What does the concept of reasonable expectations imply for customers?

Study for the Nevada Personal Lines Insurance Exam. Prepare with flashcards and multiple choice questions, each with hints and explanations. Get ready for success!

The concept of reasonable expectations suggests that customers are entitled to expect coverage based on the representations made by their insurance agents during the sales process. This principle acknowledges that consumers may not fully understand the intricacies of insurance policies and therefore rely heavily on the information and assurances provided by agents.

When an agent provides information or guidance about the coverage, customers form expectations about what they are purchasing. The reasonable expectations doctrine thus protects consumers by ensuring that they can hold insurers accountable for the coverage they believed they were obtaining based on those representations. Therefore, if an agent implies that a certain type of coverage is included as part of the policy, the customer can reasonably expect that this coverage will indeed be part of their policy, even if it is not explicitly named in the written document.

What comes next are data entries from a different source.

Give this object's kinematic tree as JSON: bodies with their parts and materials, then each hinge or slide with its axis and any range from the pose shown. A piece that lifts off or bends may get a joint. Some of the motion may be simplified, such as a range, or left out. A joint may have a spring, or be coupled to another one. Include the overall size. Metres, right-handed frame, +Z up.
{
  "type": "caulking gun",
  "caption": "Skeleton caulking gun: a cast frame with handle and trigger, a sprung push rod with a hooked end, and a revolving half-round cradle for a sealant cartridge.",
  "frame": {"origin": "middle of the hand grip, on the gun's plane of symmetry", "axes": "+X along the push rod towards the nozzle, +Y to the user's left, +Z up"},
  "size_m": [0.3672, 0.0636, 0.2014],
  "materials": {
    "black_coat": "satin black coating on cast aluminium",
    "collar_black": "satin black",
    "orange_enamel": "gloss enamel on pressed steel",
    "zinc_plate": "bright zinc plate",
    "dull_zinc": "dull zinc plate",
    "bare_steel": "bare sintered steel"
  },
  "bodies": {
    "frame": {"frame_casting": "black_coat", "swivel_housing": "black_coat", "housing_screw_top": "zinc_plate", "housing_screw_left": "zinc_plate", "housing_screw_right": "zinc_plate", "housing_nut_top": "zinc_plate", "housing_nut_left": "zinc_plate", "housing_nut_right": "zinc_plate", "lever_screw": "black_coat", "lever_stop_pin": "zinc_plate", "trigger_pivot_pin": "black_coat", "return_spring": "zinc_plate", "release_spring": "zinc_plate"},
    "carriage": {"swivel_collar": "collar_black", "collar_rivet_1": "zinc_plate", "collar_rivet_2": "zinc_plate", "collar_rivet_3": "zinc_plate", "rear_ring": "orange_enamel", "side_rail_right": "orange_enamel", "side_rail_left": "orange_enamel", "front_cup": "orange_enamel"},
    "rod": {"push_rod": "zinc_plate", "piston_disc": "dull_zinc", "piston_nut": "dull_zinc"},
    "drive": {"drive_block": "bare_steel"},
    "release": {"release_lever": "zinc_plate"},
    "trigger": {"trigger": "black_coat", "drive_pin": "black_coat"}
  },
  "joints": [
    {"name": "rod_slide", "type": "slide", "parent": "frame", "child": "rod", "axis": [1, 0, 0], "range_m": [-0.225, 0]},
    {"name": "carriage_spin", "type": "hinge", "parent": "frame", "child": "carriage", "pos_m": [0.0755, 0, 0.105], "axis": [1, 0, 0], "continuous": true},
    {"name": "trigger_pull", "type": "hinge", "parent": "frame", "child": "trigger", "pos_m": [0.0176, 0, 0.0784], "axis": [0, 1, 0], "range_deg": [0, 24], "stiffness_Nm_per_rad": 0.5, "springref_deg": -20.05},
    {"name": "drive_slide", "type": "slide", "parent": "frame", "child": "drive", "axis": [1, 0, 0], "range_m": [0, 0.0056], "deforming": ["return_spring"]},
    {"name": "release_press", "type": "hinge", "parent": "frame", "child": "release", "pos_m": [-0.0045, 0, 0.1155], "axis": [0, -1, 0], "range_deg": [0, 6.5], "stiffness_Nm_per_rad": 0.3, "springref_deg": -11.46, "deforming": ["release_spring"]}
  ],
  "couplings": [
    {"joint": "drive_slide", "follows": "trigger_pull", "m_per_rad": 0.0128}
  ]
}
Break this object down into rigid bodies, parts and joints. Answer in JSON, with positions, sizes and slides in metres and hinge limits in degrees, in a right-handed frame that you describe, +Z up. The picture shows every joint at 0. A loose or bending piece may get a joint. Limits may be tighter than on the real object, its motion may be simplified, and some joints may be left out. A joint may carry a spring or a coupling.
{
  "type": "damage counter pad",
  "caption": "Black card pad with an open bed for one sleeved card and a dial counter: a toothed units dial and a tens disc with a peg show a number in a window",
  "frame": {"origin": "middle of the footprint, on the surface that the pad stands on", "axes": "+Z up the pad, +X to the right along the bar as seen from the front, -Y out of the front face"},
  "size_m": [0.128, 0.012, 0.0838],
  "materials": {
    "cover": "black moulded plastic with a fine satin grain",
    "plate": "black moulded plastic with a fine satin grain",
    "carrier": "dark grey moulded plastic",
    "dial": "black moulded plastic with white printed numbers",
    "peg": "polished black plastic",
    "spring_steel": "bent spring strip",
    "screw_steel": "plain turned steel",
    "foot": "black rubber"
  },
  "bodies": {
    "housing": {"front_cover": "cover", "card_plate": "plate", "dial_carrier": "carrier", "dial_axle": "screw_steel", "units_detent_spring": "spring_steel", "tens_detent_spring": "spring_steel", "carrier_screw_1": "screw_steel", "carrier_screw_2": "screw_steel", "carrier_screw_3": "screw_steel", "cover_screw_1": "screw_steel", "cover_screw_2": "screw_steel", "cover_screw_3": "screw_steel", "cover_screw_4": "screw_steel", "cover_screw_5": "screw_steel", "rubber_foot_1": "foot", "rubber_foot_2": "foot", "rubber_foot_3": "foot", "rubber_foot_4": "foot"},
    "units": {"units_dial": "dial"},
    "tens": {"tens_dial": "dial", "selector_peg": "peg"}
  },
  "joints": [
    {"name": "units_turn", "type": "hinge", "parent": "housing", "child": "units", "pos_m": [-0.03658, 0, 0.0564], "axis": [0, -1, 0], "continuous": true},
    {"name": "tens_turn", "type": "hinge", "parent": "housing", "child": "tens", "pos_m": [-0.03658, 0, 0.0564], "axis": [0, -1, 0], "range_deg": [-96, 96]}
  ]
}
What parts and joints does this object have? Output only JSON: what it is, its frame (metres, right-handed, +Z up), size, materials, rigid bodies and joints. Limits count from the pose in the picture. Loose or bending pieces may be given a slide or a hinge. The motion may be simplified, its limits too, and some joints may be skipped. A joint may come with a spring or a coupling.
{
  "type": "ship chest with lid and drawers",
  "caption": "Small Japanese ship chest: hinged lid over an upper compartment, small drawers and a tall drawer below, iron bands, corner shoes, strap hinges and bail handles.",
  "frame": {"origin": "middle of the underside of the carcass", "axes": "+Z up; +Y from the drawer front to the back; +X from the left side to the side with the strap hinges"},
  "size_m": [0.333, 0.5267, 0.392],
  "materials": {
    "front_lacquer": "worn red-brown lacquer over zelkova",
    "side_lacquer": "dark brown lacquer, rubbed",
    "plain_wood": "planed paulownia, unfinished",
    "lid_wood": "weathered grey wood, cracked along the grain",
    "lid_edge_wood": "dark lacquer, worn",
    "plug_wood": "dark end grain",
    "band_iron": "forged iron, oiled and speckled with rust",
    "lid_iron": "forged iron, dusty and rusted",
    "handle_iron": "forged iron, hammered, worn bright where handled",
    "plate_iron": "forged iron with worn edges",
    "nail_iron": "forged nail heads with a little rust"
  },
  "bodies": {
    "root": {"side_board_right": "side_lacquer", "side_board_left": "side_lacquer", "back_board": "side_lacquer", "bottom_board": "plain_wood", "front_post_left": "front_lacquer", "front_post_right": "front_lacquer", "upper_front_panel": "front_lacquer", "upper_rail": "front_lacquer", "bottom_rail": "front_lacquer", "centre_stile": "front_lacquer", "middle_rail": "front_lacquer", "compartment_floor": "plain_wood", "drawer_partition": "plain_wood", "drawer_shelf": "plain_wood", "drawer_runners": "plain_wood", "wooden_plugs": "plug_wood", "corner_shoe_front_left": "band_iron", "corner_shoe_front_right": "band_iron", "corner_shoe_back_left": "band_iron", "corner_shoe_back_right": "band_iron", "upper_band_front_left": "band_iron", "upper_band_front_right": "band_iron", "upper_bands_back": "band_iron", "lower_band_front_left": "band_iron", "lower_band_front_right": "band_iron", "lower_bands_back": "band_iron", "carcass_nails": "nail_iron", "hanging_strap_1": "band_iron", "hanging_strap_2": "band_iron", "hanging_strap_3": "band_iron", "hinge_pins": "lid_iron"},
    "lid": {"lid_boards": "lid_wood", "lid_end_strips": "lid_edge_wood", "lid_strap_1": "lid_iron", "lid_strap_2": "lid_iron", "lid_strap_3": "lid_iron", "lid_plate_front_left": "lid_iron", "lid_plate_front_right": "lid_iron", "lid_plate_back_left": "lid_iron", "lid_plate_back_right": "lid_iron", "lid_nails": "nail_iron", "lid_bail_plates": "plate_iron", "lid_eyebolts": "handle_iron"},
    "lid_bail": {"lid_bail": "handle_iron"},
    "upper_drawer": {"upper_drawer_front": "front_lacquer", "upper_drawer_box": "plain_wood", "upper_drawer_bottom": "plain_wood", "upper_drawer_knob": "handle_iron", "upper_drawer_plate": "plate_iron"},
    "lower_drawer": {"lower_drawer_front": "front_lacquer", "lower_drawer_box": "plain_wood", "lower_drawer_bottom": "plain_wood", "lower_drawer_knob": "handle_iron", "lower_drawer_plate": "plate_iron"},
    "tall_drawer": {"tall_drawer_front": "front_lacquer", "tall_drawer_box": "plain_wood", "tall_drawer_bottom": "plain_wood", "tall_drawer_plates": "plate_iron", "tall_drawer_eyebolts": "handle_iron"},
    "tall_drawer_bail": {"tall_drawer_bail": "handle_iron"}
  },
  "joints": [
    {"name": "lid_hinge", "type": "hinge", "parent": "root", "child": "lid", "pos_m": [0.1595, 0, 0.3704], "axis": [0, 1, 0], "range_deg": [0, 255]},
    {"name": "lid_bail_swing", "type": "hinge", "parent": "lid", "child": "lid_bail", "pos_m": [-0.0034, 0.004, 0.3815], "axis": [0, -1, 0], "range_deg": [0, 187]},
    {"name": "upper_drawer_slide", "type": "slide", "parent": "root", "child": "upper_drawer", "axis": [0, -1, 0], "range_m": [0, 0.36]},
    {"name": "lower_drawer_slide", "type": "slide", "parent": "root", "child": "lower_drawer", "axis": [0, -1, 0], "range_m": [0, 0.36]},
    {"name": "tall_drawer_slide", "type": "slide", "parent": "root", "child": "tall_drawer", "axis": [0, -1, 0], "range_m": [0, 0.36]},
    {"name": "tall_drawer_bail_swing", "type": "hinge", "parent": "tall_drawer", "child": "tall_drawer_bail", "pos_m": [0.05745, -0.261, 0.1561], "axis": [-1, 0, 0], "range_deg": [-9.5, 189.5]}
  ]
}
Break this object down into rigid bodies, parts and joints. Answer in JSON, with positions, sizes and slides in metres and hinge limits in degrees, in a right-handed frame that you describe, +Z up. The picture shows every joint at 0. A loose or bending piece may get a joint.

By contrast, expecting minimum coverage or requiring customers to verify every statement made by an agent could place an undue burden on them, especially considering the complexity of insurance products. Also, the notion that customers only receive explicitly stated coverage dismisses the importance of agents’ roles in clarifying what is included and aligns with how insurance is often marketed and sold. Thus, the emphasis on implied coverage during the sales process is significant in safeguarding customer interests.